Frankel fled the United States in May 1999. He went by private plane to Rome and then to Hamburg, Germany, where he was arrested on September 4. He was first tried and sentenced in Germany to three years in jail for passport fraud. He was then extradited to the U.S. in 2001.

Monsignor Colagiovanni was arrested in Cleveland, Ohio on August 30, 2001.

In May 2002, Frankel pleaded guilty to 24 federal counts of securities fraud, wire fraud, and related racketeering and conspiracy. Fifteen of Frankel's associates, including Colagiovanni, also pleaded guilty to related crimes; Sonia Schulte pleaded guilty to money laundering and racketeering. By the time Frankel was first sentenced in December 2004, sixteen of his accomplices had been convicted.

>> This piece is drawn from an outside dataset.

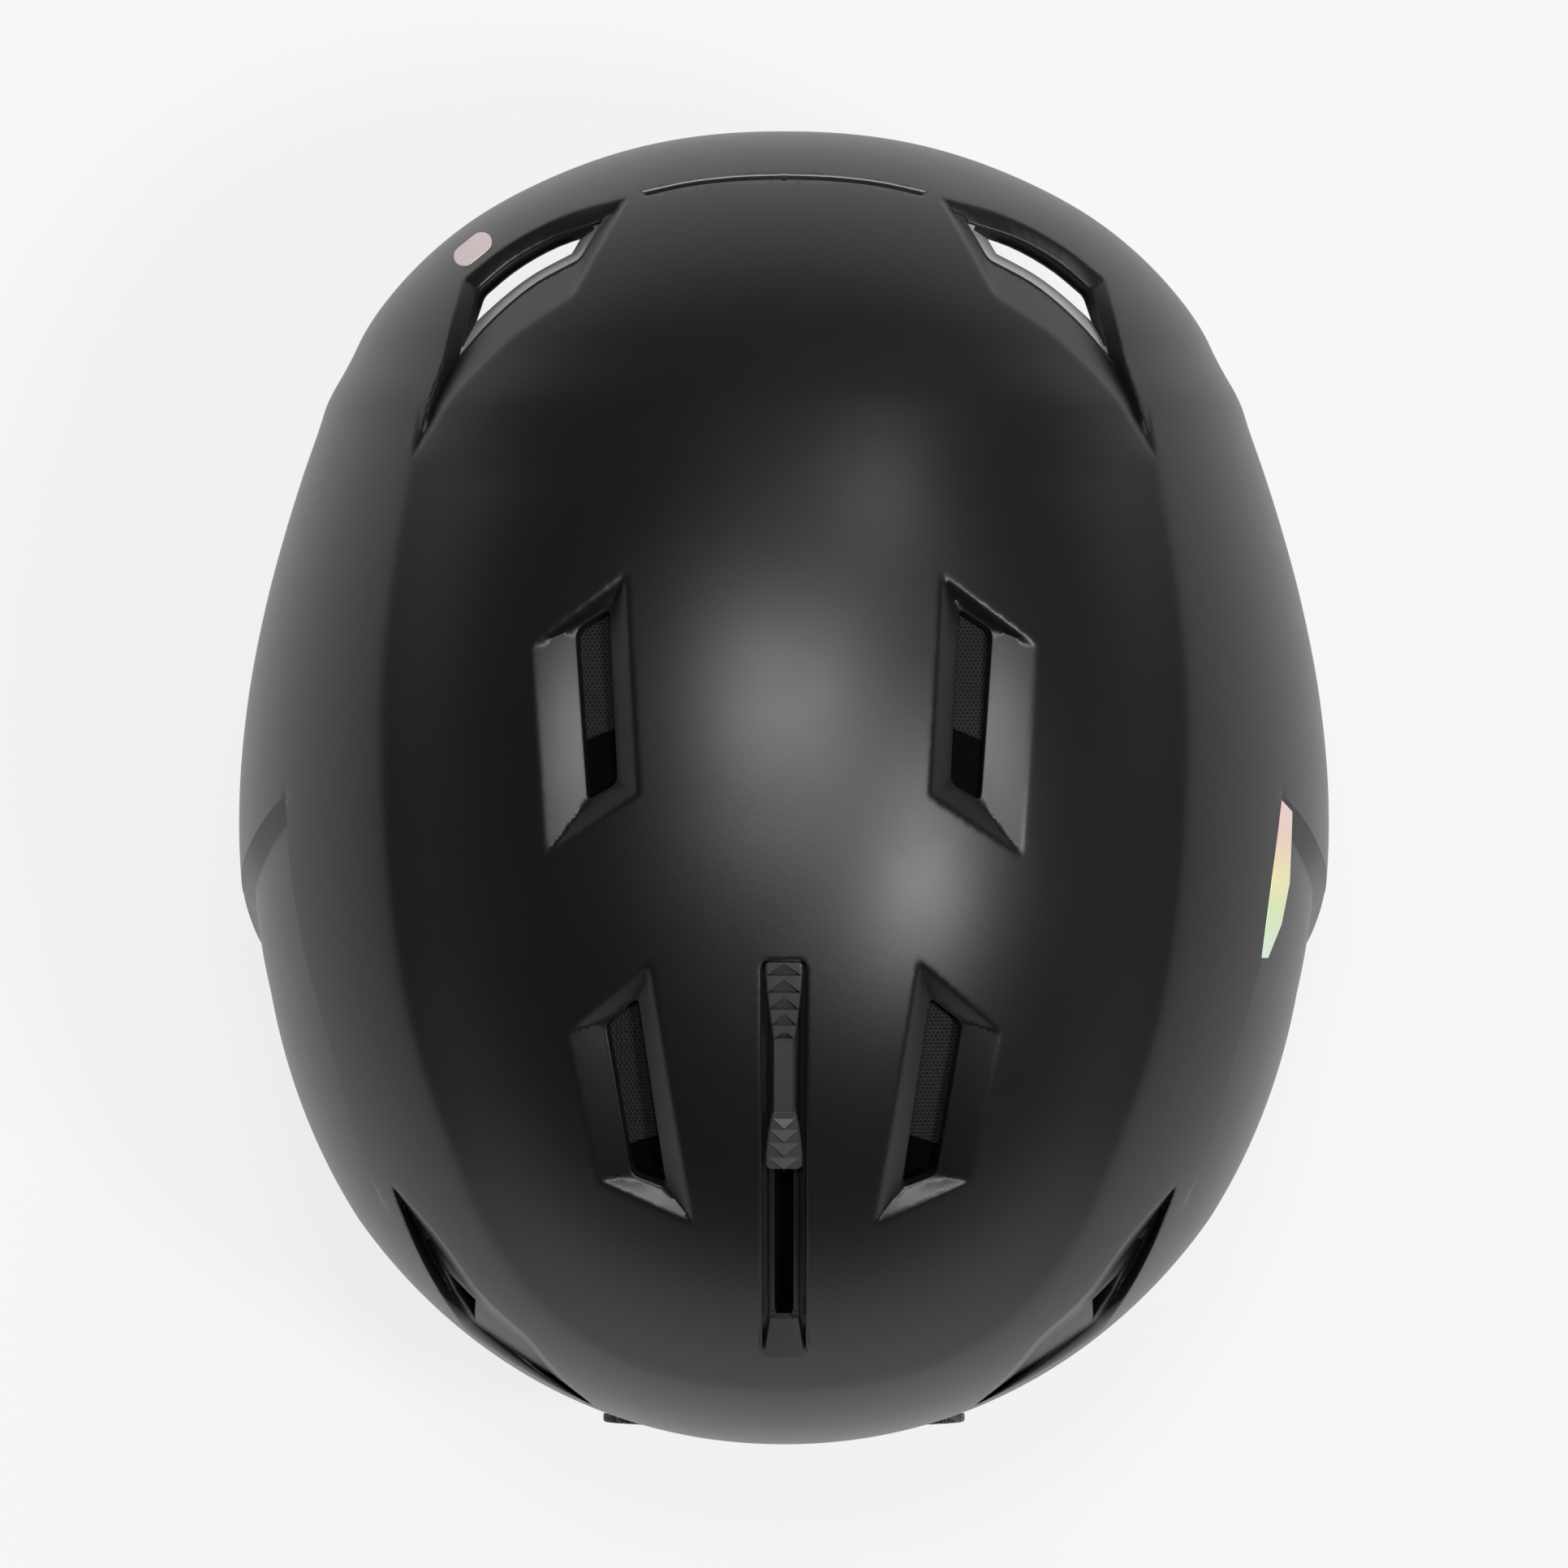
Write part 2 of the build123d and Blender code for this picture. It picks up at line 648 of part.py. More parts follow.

Frankel told the judge that most of his behavior was to earn enough money to provide for Sonia Schulte (by then Sonia Howe) and her two children; after this, the judge asked "So, you stole $209 million in order to take care of the children?" Frankel then explained that he could not end the scheme without it coming apart, and asked the judge to consider that deterrence should not be a factor in his sentencing because "If somebody is mentally ill, you shouldn't punish them because it won't stop other mentally ill people from doing it." Frankel was sentenced to 200 months (16 years 8 months) in federal prison; a state court in Tennessee also sentenced Frankel to 16 years, which was allowed to run concurrently on the condition that he assist officials in recovering lost assets looted from his Tennessee insurance companies.

Per the Bureau of Prisons Inmate Locator, Frankel (inmate number 14142-014) was released on October 27, 2016, after serving roughly 12 years of his 17-year sentence. Frankel was initially released from prison to a halfway house in Massachusetts in 2015, but was returned to prison for an additional 6 months for violations of the rules at the halfway house. He was then released to a halfway house in Hartford, CT only to once again be ordered to serve 6 more months for violations at that halfway house. He was then released to a reentry facility in Brooklyn.

Several states put Frankel's insurance companies into receivership when it was discovered the companies' primary assets were investments in Frankel's own shell company; among the states affected were Arkansas, Mississippi, Missouri, Oklahoma, Tennessee, and Virginia.

== In popular culture ==
In 2008, the episode "The Martin Frankel Case", of the television series American Greed, covered the fraudulent behavior of Frankel.